Horse racing has been criticized as a provincial, old-fashioned sport. But more than ever, the sport’s stakeholders are investing money to expand globally. That includes networks, including NBC and the horse racing channel TVG spending time and money to broadcast races from England, Dubai and Australia, as well as tracks offering money to entice the best foreign horses to run in big races in the U.S.

While betting on horse racing in the U.S. has been flat the last few years, it is growing in other parts of the world, including Hong Kong, where the amount of money wagered on races increased from about $7.71 billion in 2006 to about $14.81 billion this past year.

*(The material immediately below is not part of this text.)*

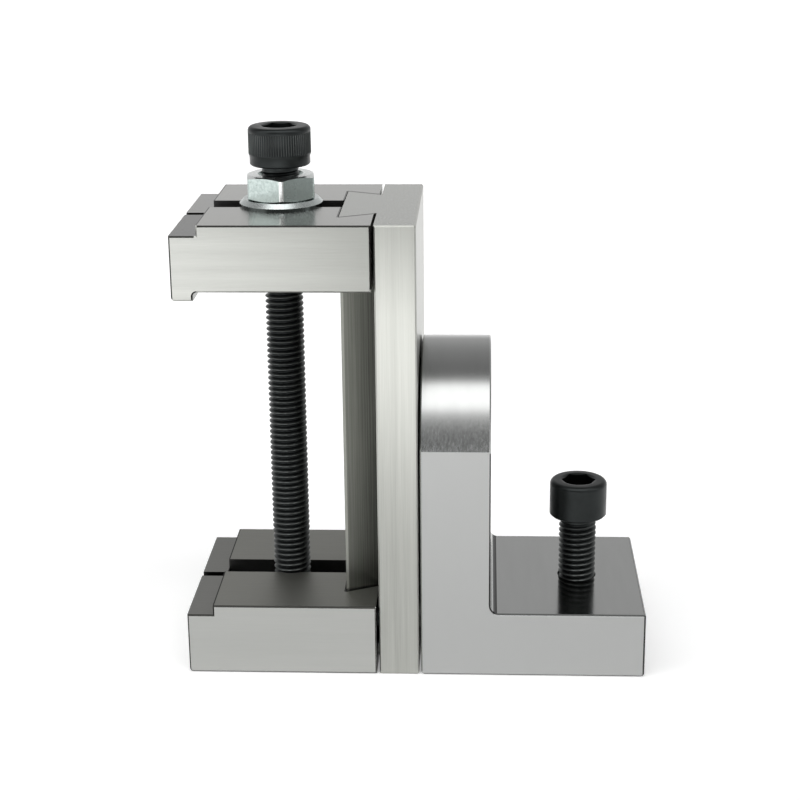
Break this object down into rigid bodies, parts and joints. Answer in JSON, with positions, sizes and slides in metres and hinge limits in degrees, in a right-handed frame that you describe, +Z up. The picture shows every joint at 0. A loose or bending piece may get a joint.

“These are all markets where horse racing is growing, and it’s not growing in the United States,” said Kip Levin, TVG chief executive officer. “Everybody’s interested in taking from what is happening in these international markets, learning from that and seeing how we can bring it back here and how can we put the sport in front of a broader audience.”

TVG, which reaches 45 million U.S. homes, recently announced an agreement with its Australian counterpart, Sky Racing, to offer enhanced coverage of horse racing in Australia, Levin said.

TVG had previously aired racing from Australia, but without commentary or narrative around it, Levin said. “What we have done is we have brought in a couple of experts on Australian racing,” he said. “They are the hosts of the show, and we are currently teaching the American public through TVG about Australian racing.”

In the first three weeks under the new enhanced format, the wagering conducted via TVG on Australian races has increased 40 percent, Levin said. TVG is also looking at the possibility of doing the same thing in other global markets.

Queen Elizabeth II congratulates a winning jockey last June at Royal Ascot.
Photo by: GETTY IMAGES
Meanwhile, tracks are doing all they can to attract foreign horses.

For racehorse owners, winning the Kentucky Derby is the ultimate accomplishment, even though its $2 million purse is nowhere near the richest in the world. To get a horse in that 20-slot gate, an owner has had to run and win, place or show in certain top American races for 3-year-old horses — until this year.

Churchill Downs has unveiled a “Japan Road to the Kentucky Derby,” which allows horses that run well in two stakes races in Japan to qualify for the Derby. That’s because of Japan-based horse Lani, who entered and ran in the Kentucky Derby in 2016.

“When Lani was here, he was almost like a sensation,” said Mike Ziegler, Churchill Downs executive director of racing. “A lot of media from Japan came to visit and report on the Derby. We sort of realized when he was here and got all this attention and we saw that racing was a global sport and we should have participation from horses in Japan every year in the Derby.”

The New York Racing Association went one better, by not only reserving a spot in the gate for the Belmont Stakes, the third leg of the Triple Crown, but offering a whole lot of money for a Japan-based horse to run. In January, NYRA announced it would give any Japan-based horse a $1 million bonus on top of the $800,000 winner’s share of the purse if that horse wins the Belmont Stakes, the third leg of the Triple Crown.

NYRA is not only looking to bring in horses from Japan. In March, it announced a partnership with Berlin-based Hoppegarten Racecourse in which winners of two of its races will be given an all-fees-paid invitation to compete in New York races, the Belmont Oaks Invitational, for 3-year-old fillies, and the Belmont Gold Cup Invitational, for older horses.

It used to be that American race fans could not see the best horses from overseas except in the Breeders’ Cup races, horse racing’s championship event. Some of the best horses in Europe, South America and Asia have come to the U.S. to compete in some of those championship races, which have purses of $1 million or more. The Breeders’ Cup has increasingly been working on ways to bring more international horses to the U.S. and this year has included 32 races in 11 countries overseas as qualifiers for its 13 championship races.

The Breeders’ Cup will pay the shipping and entry fees for horses winning those races, which are being run in Argentina, Australia, Brazil, Chile, England, France, Ireland, Japan, Germany, Peru and South Africa.

Meanwhile, Breeders’ Cup executives have been meeting with executives from English tracks Ascot and Goodwood Racecourse, Australia’s Flemington Racecourse and Dubai’s Meydan Racecourse about the possibility of forming a coalition to sell sponsorships and other business opportunities, said Bryan Pettigrew, Breeders’ Cup senior vice president of marketing and sponsorships.

So far they have had three meetings — in the U.S., Dubai and Europe — to discuss selling sponsorships around their high-end horse racing events, including Royal Ascot, the Melbourne Cup and the Dubai World Cup. Things are in the planning stages, but Pettigrew says, “We hope to have an announcement this summer.”